I laughed out loud at the point where Delphine works herself into a huge knot while struggling over the wording for a personal ad. This is about a twenty page read that takes you back to her early years in France and how she flees France to escape the shadow of her family. She wants to be herself. No ancient, priveledged folk restrictions to define her. She goes to America and carves a name for herself and is doing quite well for herself, inspite of the people who would prefer to see otherwise, like les trois glaces (the three greaseballs, three female coworkers of hers that she can't stand- and that can't stand her).
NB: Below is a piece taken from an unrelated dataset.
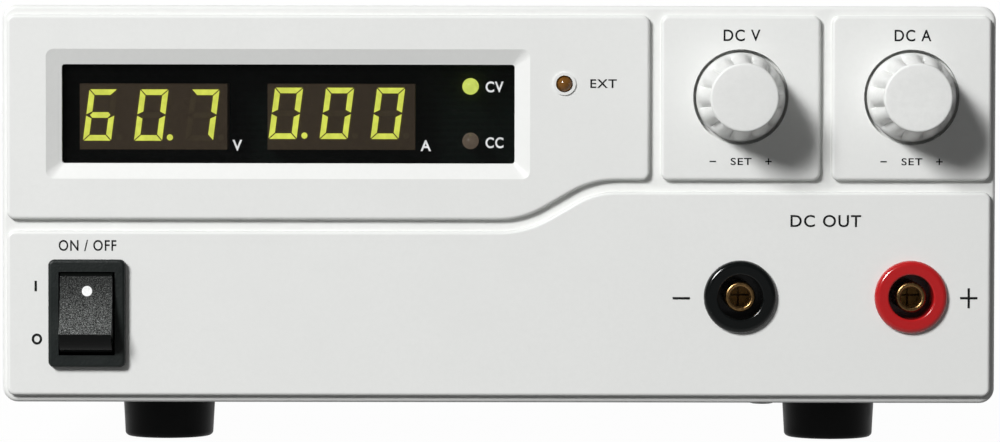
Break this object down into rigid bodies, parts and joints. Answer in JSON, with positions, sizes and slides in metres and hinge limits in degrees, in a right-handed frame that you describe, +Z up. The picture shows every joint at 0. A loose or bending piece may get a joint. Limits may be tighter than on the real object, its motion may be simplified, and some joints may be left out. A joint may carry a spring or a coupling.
{
  "type": "bench power supply",
  "caption": "Bench power supply with a moulded front, two push-and-turn knobs, rocker switch, LED displays, 4 mm sockets and a fan-cooled metal case.",
  "frame": {"origin": "under the middle of the whole object, on the surface it stands on", "axes": "+Z up, the front with the controls faces -Y, +X to the right seen from the front"},
  "size_m": [0.2, 0.252, 0.09],
  "materials": {
    "bezel_plastic": "fine textured light grey moulding",
    "smoked_glass": "smoked polished acrylic",
    "display_black": "dark module housing",
    "lamp_green": "tinted lamp body",
    "lamp_amber": "tinted lamp body",
    "knob_plastic": "pearly light grey moulding",
    "black_plastic": "black moulding",
    "red_plastic": "red moulding",
    "contact_brass": "turned",
    "cover_paint": "dark grey powder coat",
    "zinc_steel": "zinc plated sheet",
    "screw_steel": "plated screws",
    "black_screw": "blackened screws",
    "foot_rubber": "moulded rubber",
    "board_green": "solder mask",
    "sink_aluminium": "extruded",
    "ferrite": "pressed ferrite",
    "winding_copper": "enamelled wire",
    "can_sleeve": "shrink sleeve",
    "fuse_glass": "clear tube",
    "lead_jacket": "soft jacket",
    "ribbon_jacket": "soft grey jacket",
    "slider_white": "white moulding"
  },
  "bodies": {
    "case": {"front_bezel": "bezel_plastic", "display_window": "smoked_glass", "display_board": "board_green", "board_screws": "screw_steel", "voltage_display": "display_black", "current_display": "display_black", "mode_lamps": "lamp_green", "remote_lamp": "lamp_amber", "rotary_encoders": "zinc_steel", "power_switch_body": "black_plastic", "switch_terminals": "contact_brass", "black_socket": "black_plastic", "red_socket": "red_plastic", "socket_contacts": "contact_brass", "socket_nuts": "black_plastic", "chassis_base": "cover_paint", "rear_panel": "cover_paint", "top_cover": "cover_paint", "cover_screws": "black_screw", "underside_screws": "black_screw", "feet": "foot_rubber", "main_board": "board_green", "board_spacers": "contact_brass", "transformer_core": "ferrite", "transformer_winding": "winding_copper", "capacitors": "can_sleeve", "heatsinks": "sink_aluminium", "power_transistors": "black_plastic", "chokes": "winding_copper", "inlet_housing": "black_plastic", "inlet_pins": "contact_brass", "fan_frame": "black_plastic", "fan_guard": "screw_steel", "fan_screws": "black_screw", "red_post_base": "red_plastic", "black_post_base": "black_plastic", "post_studs": "contact_brass", "usb_socket": "zinc_steel", "remote_connector": "screw_steel", "slide_switch_block": "black_plastic", "mains_leads": "lead_jacket", "dc_leads": "lead_jacket", "display_ribbon": "ribbon_jacket"},
    "voltage_push": {"voltage_plunger": "black_plastic"},
    "voltage_dial": {"voltage_knob": "knob_plastic", "voltage_shaft": "zinc_steel"},
    "current_push": {"current_plunger": "black_plastic"},
    "current_dial": {"current_knob": "knob_plastic", "current_shaft": "zinc_steel"},
    "power_rocker": {"power_rocker": "black_plastic"},
    "fan_rotor": {"fan_rotor": "black_plastic"},
    "fuse_drawer": {"fuse_drawer": "black_plastic", "fuse": "fuse_glass"},
    "preset_slider_1": {"preset_slider_1": "slider_white"},
    "preset_slider_2": {"preset_slider_2": "slider_white"},
    "preset_slider_3": {"preset_slider_3": "slider_white"},
    "red_clamp": {"red_post_washer": "contact_brass"},
    "red_cap": {"red_post_cap": "red_plastic"},
    "black_clamp": {"black_post_washer": "contact_brass"},
    "black_cap": {"black_post_cap": "black_plastic"}
  },
  "joints": [
    {"name": "power_rocker_tip", "type": "hinge", "parent": "case", "child": "power_rocker", "pos_m": [-0.0828, -0.10965, 0.028], "axis": [1, 0, 0], "range_deg": [0, 34]},
    {"name": "voltage_push", "type": "slide", "parent": "case", "child": "voltage_push", "axis": [0, 1, 0], "range_m": [0, 0.0005], "stiffness_N_per_m": 800},
    {"name": "voltage_turn", "type": "hinge", "parent": "voltage_push", "child": "voltage_dial", "pos_m": [0.0486, -0.10215, 0.0717], "axis": [0, 1, 0], "continuous": true},
    {"name": "current_push", "type": "slide", "parent": "case", "child": "current_push", "axis": [0, 1, 0], "range_m": [0, 0.0005], "stiffness_N_per_m": 800},
    {"name": "current_turn", "type": "hinge", "parent": "current_push", "child": "current_dial", "pos_m": [0.08295, -0.10215, 0.0717], "axis": [0, 1, 0], "continuous": true},
    {"name": "fan_spin", "type": "hinge", "parent": "case", "child": "fan_rotor", "pos_m": [-0.058, 0.0878, 0.05], "axis": [0, 1, 0], "continuous": true},
    {"name": "fuse_drawer_slide", "type": "slide", "parent": "case", "child": "fuse_drawer", "axis": [0, 1, 0], "range_m": [0, 0.012]},
    {"name": "preset_slider_1_slide", "type": "slide", "parent": "case", "child": "preset_slider_1", "axis": [0, 0, 1], "range_m": [0, 0.0015]},
    {"name": "preset_slider_2_slide", "type": "slide", "parent": "case", "child": "preset_slider_2", "axis": [0, 0, 1], "range_m": [0, 0.0015]},
    {"name": "preset_slider_3_slide", "type": "slide", "parent": "case", "child": "preset_slider_3", "axis": [0, 0, 1], "range_m": [0, 0.0015]},
    {"name": "red_clamp_travel", "type": "slide", "parent": "case", "child": "red_clamp", "axis": [0, 1, 0], "range_m": [0, 0.003]},
    {"name": "red_cap_turn", "type": "hinge", "parent": "red_clamp", "child": "red_cap", "pos_m": [-0.0055, 0.11, 0.032], "axis": [0, 1, 0], "range_deg": [0, 1080]},
    {"name": "black_clamp_travel", "type": "slide", "parent": "case", "child": "black_clamp", "axis": [0, 1, 0], "range_m": [0, 0.003]},
    {"name": "black_cap_turn", "type": "hinge", "parent": "black_clamp", "child": "black_cap", "pos_m": [0.0135, 0.11, 0.032], "axis": [0, 1, 0], "range_deg": [0, 1080]}
  ],
  "couplings": [
    {"joint": "red_cap_turn", "follows": "red_clamp_travel", "rad_per_m": 6283.2},
    {"joint": "black_cap_turn", "follows": "black_clamp_travel", "rad_per_m": 6283.2}
  ]
}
Anyway, here she is, ten o'clock at night when every other beautiful, successful woman is out on the town or at home with the significant other (or whatever), but here she is at her office, sitting at her computer feverishly typing, erasing, typing again, backspacing etc. etc. the words for a personal ad. The irony is compounded because she unconciously forms the picture of Coleman Silk- the man whom she loves to hate, her archenemy, against whose carreer she led an attack and ultimately succeeded, the man against whom she has defended many 'helpless' female students etc. etc. But now her description of the mate she wants suits Coleman Silk exactly.

But the ultimate irony is that she sends this message not to the newspaper where she wants to place the ad, but to the members of her department (who all hate her guts)! She will be a laughing stock, people will see her zeal to defend the students against Coleman's racism and sexism, for what it is. She will lose the respect of her colleagues and students. She will lose her job even. Her running off from France will end in degrace, not glory. Just as how Coleman lost everything he built with one word- she is about to lose everything with one click.So I laughed out loud.And I began to think back about how Phillip Roth uses irony throughout "The Human Stain". Here is a list I made.
  1. Delphine claims that 'everyone knows' about Coleman and Fauna- actually nobody, not even Zuckerman the omniscient narrator knows. In fact Delhine doesn't even begin to 'know' about her own self, let alone anybody else. Roth thinks that what we don't know about ourselves and other people is greater than what we do know.
  2. Faunia, ostensibly the most ignorant, helpless, morally depraved, is probably the most enlightened, strongest, purest character in the story.
  3. The university is a 'hotbed of ignorance'.
  4. The setting is New England, the home of individualists such as Nathaniel Hawthorne, and Thoreaux, but the people a set of conformists.
  5. Coleman seeks freedom to control his destiny, to live life on his terms. He does this by renouncing his blackness. But he actually lives a life of servitude to that lie. He dies in the prison of his rage. In the end he has no control over anything - one little word, 'spook' (supposedly a racist slur) unravels his whole life. Similarly, Delphine tries to construct herself outside 'the orthodoxy of her family's given' but ends up in a 'drama beyond her control'.
  6. Coleman ends up as Delphine's Saviour - his death provides an escape from disgrace. Coleman is also Athena's saviour. It's hard to imagine Coleman, who lives only for himself (I agree with Walt), Coleman, who turns his back on his own mother the way he does and for the reason he does, as anybody's saviour. What an unlikely Messianic figure.
  7. Zuckerman says that Coleman's death is ironic. I haven't figured why.
  8. Coleman breaks down racial barriers at the university by hiring and promoting people from various racial backgrounds. These same people keep silent when the charge of rasism is brought against him. What lends the irony of Coleman being charged with racism an extra twist is Coleman's dark little secret - he is black.

I noticed that sometomes the irony was actually a paradox, but then what is a pradox but irony dressed up in evening wear?

Roth does an interesting thing with narrative perspective. He constructs a narrator who is an author, then he has this author meet and get to know and love Coleman, then he has this author write Coleman's story. In reading the story it feels like you are being told the story by someone who was there.

But Roth loses me at times because after having gone through the trouble of constructing such a real-ish narrator as Zuckerman, Roth makes the narrator omniscient. A real person cannot know what's going on in another person's mind. (If that were so, I'd be scared to think!) Sometimes the story is being told by Zuckerman. But as the action intensifies, or as you get deeper into the psyche of the chararacter you will find that the story is being told by Coleman himself, or Faunia herself, or Les himself, or Delphine herself. Then it reverts to Zuckerman as story teller.

Inspite of this, I actually like Zuckerman. He makes me want to read the rest of the trilogy.


I wonder if the movie does justice to the novel?


1 comment:

Geoffrey Philp said...

Jack Mandora,

I,too, am a great fan of Roth and _The Human Stain_ in particular.